====== Dataset extract ======

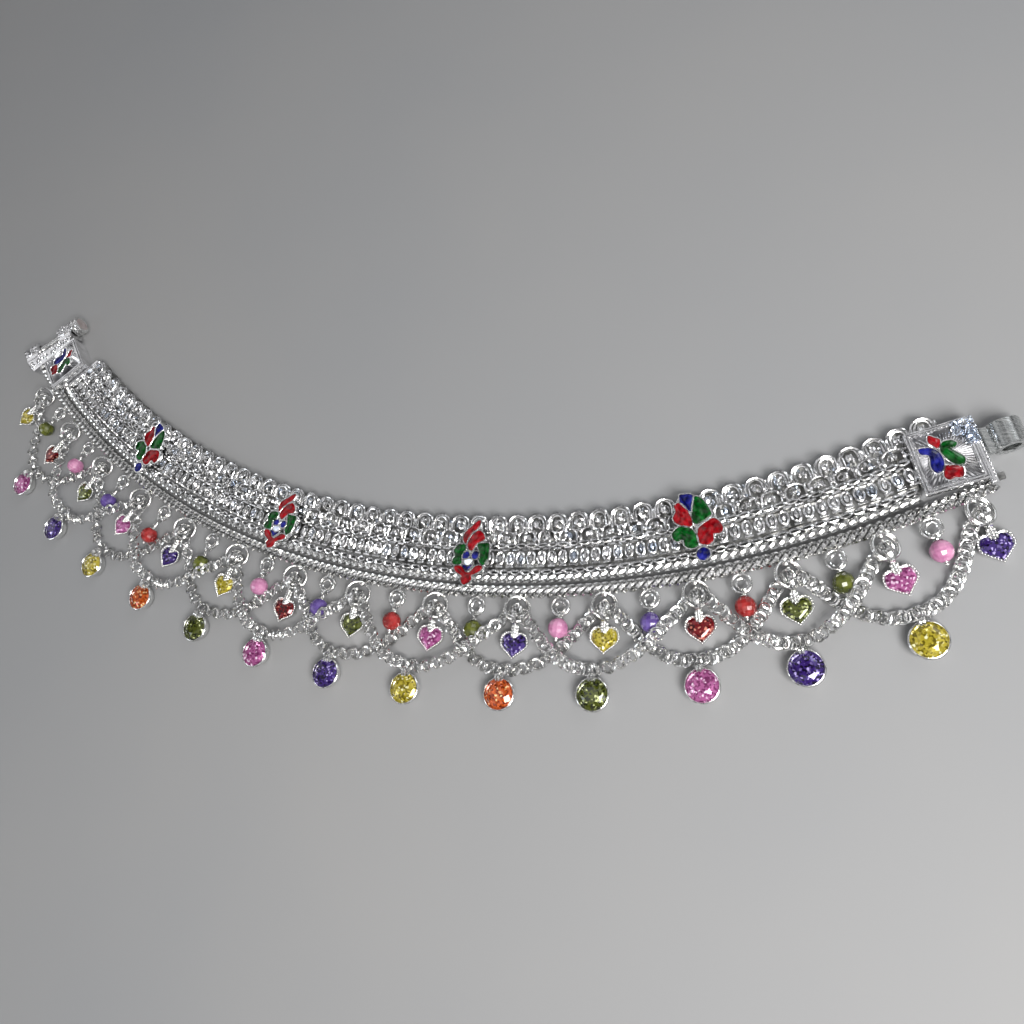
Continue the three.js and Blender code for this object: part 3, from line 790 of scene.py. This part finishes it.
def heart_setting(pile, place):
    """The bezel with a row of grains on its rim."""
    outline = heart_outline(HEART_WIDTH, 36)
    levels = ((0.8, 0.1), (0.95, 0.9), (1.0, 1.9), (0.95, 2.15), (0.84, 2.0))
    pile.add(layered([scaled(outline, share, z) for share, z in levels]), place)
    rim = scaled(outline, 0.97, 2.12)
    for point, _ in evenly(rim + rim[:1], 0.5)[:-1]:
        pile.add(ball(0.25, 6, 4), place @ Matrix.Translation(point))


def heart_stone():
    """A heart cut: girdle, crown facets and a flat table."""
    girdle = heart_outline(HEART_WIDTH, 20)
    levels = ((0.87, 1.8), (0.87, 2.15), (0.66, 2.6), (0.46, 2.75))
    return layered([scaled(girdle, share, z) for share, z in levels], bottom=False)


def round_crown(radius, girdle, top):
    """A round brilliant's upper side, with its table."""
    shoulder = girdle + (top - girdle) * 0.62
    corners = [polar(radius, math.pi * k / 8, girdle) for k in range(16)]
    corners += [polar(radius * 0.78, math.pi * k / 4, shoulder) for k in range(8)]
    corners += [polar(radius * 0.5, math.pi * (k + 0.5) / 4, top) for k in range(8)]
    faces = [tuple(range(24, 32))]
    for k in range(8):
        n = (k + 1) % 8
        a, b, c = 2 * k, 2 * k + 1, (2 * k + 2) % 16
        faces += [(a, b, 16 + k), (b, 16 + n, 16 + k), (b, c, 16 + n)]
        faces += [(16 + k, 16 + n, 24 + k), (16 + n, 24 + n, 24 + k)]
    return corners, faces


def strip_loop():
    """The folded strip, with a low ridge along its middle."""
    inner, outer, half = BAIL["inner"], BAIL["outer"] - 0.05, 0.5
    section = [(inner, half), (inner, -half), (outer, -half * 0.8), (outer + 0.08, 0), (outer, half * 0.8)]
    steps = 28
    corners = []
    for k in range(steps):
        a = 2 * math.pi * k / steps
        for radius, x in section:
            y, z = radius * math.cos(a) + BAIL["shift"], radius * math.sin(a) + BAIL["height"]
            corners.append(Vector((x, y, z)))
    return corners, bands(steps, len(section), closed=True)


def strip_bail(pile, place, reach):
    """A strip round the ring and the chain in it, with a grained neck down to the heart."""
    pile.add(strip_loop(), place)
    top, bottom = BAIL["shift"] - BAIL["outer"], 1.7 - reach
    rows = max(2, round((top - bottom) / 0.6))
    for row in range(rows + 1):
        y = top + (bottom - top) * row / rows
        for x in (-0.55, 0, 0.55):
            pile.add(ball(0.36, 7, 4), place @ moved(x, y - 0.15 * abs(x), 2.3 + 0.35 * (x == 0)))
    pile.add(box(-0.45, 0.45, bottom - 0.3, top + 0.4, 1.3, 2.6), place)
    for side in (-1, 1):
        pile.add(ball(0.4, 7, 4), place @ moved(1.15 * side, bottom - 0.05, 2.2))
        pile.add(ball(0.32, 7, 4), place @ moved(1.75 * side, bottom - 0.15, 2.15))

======

Restate the whole listing exactly.

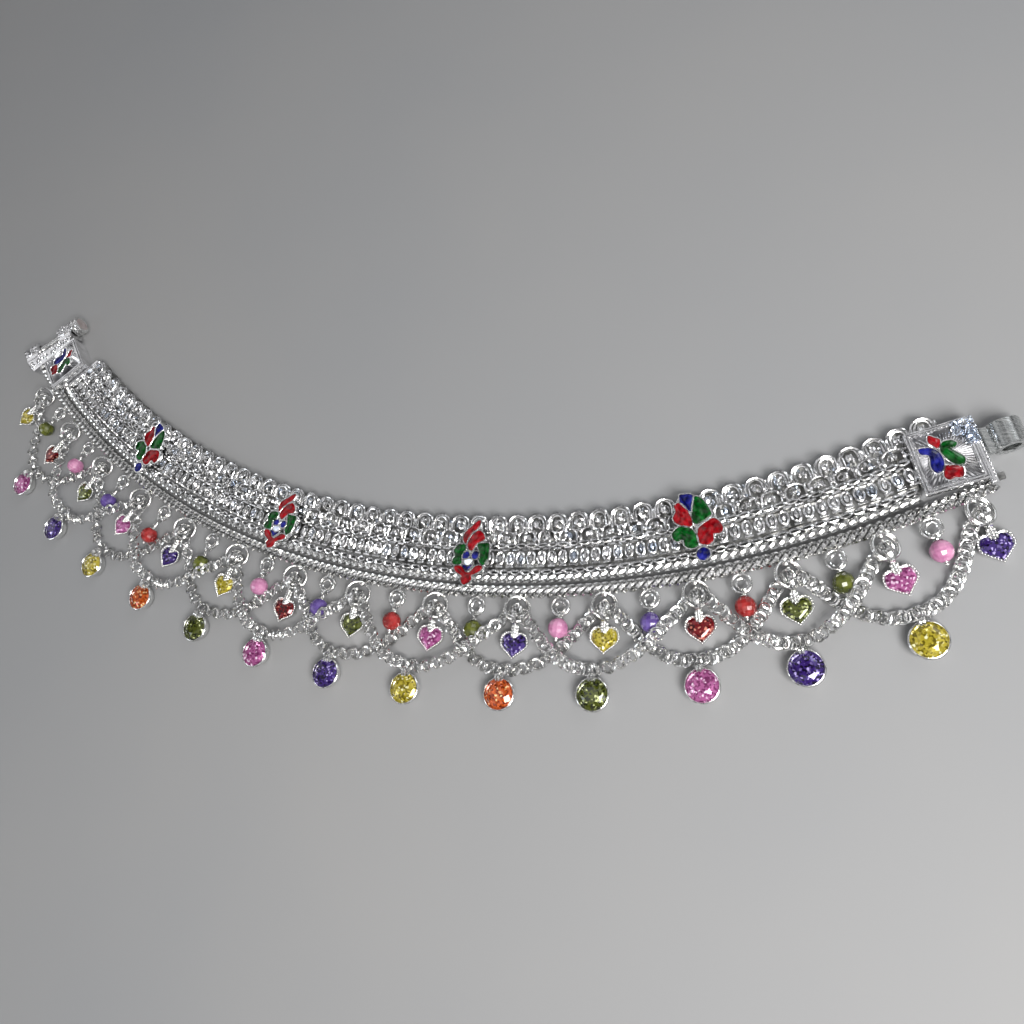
Continue the three.js and Blender code for this object: part 3, from line 790 of scene.py. This part finishes it.
def heart_setting(pile, place):
    """The bezel with a row of grains on its rim."""
    outline = heart_outline(HEART_WIDTH, 36)
    levels = ((0.8, 0.1), (0.95, 0.9), (1.0, 1.9), (0.95, 2.15), (0.84, 2.0))
    pile.add(layered([scaled(outline, share, z) for share, z in levels]), place)
    rim = scaled(outline, 0.97, 2.12)
    for point, _ in evenly(rim + rim[:1], 0.5)[:-1]:
        pile.add(ball(0.25, 6, 4), place @ Matrix.Translation(point))


def heart_stone():
    """A heart cut: girdle, crown facets and a flat table."""
    girdle = heart_outline(HEART_WIDTH, 20)
    levels = ((0.87, 1.8), (0.87, 2.15), (0.66, 2.6), (0.46, 2.75))
    return layered([scaled(girdle, share, z) for share, z in levels], bottom=False)


def round_crown(radius, girdle, top):
    """A round brilliant's upper side, with its table."""
    shoulder = girdle + (top - girdle) * 0.62
    corners = [polar(radius, math.pi * k / 8, girdle) for k in range(16)]
    corners += [polar(radius * 0.78, math.pi * k / 4, shoulder) for k in range(8)]
    corners += [polar(radius * 0.5, math.pi * (k + 0.5) / 4, top) for k in range(8)]
    faces = [tuple(range(24, 32))]
    for k in range(8):
        n = (k + 1) % 8
        a, b, c = 2 * k, 2 * k + 1, (2 * k + 2) % 16
        faces += [(a, b, 16 + k), (b, 16 + n, 16 + k), (b, c, 16 + n)]
        faces += [(16 + k, 16 + n, 24 + k), (16 + n, 24 + n, 24 + k)]
    return corners, faces


def strip_loop():
    """The folded strip, with a low ridge along its middle."""
    inner, outer, half = BAIL["inner"], BAIL["outer"] - 0.05, 0.5
    section = [(inner, half), (inner, -half), (outer, -half * 0.8), (outer + 0.08, 0), (outer, half * 0.8)]
    steps = 28
    corners = []
    for k in range(steps):
        a = 2 * math.pi * k / steps
        for radius, x in section:
            y, z = radius * math.cos(a) + BAIL["shift"], radius * math.sin(a) + BAIL["height"]
            corners.append(Vector((x, y, z)))
    return corners, bands(steps, len(section), closed=True)


def strip_bail(pile, place, reach):
    """A strip round the ring and the chain in it, with a grained neck down to the heart."""
    pile.add(strip_loop(), place)
    top, bottom = BAIL["shift"] - BAIL["outer"], 1.7 - reach
    rows = max(2, round((top - bottom) / 0.6))
    for row in range(rows + 1):
        y = top + (bottom - top) * row / rows
        for x in (-0.55, 0, 0.55):
            pile.add(ball(0.36, 7, 4), place @ moved(x, y - 0.15 * abs(x), 2.3 + 0.35 * (x == 0)))
    pile.add(box(-0.45, 0.45, bottom - 0.3, top + 0.4, 1.3, 2.6), place)
    for side in (-1, 1):
        pile.add(ball(0.4, 7, 4), place @ moved(1.15 * side, bottom - 0.05, 2.2))
        pile.add(ball(0.32, 7, 4), place @ moved(1.75 * side, bottom - 0.15, 2.15))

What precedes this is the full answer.